TASK GOAL:
Return the listing below word for word.

RECORDED DATA:
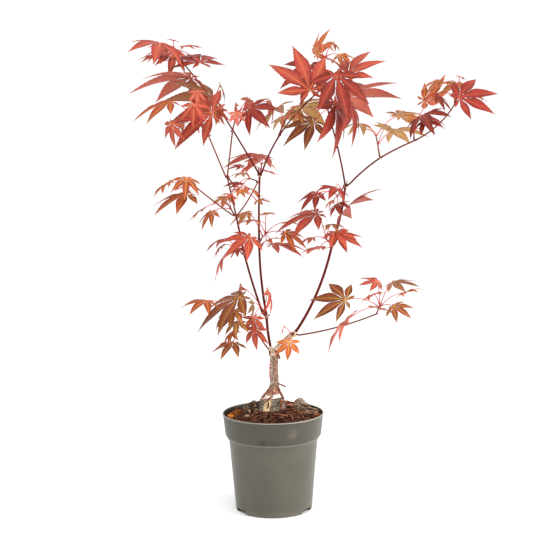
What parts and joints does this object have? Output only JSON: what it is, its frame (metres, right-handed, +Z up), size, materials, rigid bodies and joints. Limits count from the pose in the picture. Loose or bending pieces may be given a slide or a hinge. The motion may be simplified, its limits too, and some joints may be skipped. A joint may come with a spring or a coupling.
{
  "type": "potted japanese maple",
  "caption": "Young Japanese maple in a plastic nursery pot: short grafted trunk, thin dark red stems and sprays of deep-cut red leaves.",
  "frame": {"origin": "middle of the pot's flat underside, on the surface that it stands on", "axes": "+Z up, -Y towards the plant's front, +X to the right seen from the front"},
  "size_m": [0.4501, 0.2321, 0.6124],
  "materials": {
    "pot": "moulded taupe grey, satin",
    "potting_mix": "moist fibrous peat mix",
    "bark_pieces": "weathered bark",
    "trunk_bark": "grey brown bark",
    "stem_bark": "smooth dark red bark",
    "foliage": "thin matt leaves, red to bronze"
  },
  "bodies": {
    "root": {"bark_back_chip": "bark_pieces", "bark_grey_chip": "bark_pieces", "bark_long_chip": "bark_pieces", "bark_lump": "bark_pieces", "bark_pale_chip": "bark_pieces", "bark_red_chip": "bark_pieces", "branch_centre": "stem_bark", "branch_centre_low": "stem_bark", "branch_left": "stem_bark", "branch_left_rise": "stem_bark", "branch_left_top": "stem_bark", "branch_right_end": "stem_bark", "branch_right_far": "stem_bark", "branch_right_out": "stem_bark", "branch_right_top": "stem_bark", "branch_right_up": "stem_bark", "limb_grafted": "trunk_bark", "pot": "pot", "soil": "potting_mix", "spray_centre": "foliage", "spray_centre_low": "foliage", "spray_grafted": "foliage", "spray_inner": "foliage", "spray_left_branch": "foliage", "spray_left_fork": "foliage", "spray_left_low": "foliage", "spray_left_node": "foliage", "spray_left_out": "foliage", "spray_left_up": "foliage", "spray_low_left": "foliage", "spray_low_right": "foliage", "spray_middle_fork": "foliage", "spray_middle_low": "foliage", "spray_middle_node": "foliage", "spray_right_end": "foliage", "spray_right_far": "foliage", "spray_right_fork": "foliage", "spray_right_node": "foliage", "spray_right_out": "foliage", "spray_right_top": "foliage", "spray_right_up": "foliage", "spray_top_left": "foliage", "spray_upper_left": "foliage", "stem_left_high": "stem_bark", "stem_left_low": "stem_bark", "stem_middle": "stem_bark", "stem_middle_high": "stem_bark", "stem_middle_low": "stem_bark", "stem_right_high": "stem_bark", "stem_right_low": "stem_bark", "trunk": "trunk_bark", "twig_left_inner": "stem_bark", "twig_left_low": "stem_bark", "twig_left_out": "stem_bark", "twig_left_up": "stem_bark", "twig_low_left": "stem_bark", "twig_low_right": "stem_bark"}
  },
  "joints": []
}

EXPECTED ANSWER:
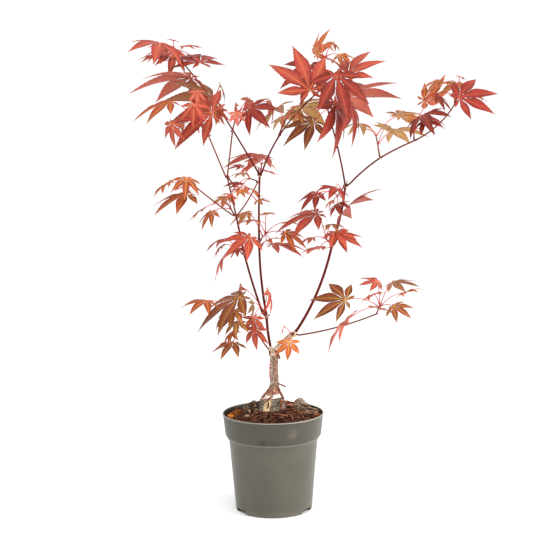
What parts and joints does this object have? Output only JSON: what it is, its frame (metres, right-handed, +Z up), size, materials, rigid bodies and joints. Limits count from the pose in the picture. Loose or bending pieces may be given a slide or a hinge. The motion may be simplified, its limits too, and some joints may be skipped. A joint may come with a spring or a coupling.
{
  "type": "potted japanese maple",
  "caption": "Young Japanese maple in a plastic nursery pot: short grafted trunk, thin dark red stems and sprays of deep-cut red leaves.",
  "frame": {"origin": "middle of the pot's flat underside, on the surface that it stands on", "axes": "+Z up, -Y towards the plant's front, +X to the right seen from the front"},
  "size_m": [0.4501, 0.2321, 0.6124],
  "materials": {
    "pot": "moulded taupe grey, satin",
    "potting_mix": "moist fibrous peat mix",
    "bark_pieces": "weathered bark",
    "trunk_bark": "grey brown bark",
    "stem_bark": "smooth dark red bark",
    "foliage": "thin matt leaves, red to bronze"
  },
  "bodies": {
    "root": {"bark_back_chip": "bark_pieces", "bark_grey_chip": "bark_pieces", "bark_long_chip": "bark_pieces", "bark_lump": "bark_pieces", "bark_pale_chip": "bark_pieces", "bark_red_chip": "bark_pieces", "branch_centre": "stem_bark", "branch_centre_low": "stem_bark", "branch_left": "stem_bark", "branch_left_rise": "stem_bark", "branch_left_top": "stem_bark", "branch_right_end": "stem_bark", "branch_right_far": "stem_bark", "branch_right_out": "stem_bark", "branch_right_top": "stem_bark", "branch_right_up": "stem_bark", "limb_grafted": "trunk_bark", "pot": "pot", "soil": "potting_mix", "spray_centre": "foliage", "spray_centre_low": "foliage", "spray_grafted": "foliage", "spray_inner": "foliage", "spray_left_branch": "foliage", "spray_left_fork": "foliage", "spray_left_low": "foliage", "spray_left_node": "foliage", "spray_left_out": "foliage", "spray_left_up": "foliage", "spray_low_left": "foliage", "spray_low_right": "foliage", "spray_middle_fork": "foliage", "spray_middle_low": "foliage", "spray_middle_node": "foliage", "spray_right_end": "foliage", "spray_right_far": "foliage", "spray_right_fork": "foliage", "spray_right_node": "foliage", "spray_right_out": "foliage", "spray_right_top": "foliage", "spray_right_up": "foliage", "spray_top_left": "foliage", "spray_upper_left": "foliage", "stem_left_high": "stem_bark", "stem_left_low": "stem_bark", "stem_middle": "stem_bark", "stem_middle_high": "stem_bark", "stem_middle_low": "stem_bark", "stem_right_high": "stem_bark", "stem_right_low": "stem_bark", "trunk": "trunk_bark", "twig_left_inner": "stem_bark", "twig_left_low": "stem_bark", "twig_left_out": "stem_bark", "twig_left_up": "stem_bark", "twig_low_left": "stem_bark", "twig_low_right": "stem_bark"}
  },
  "joints": []
}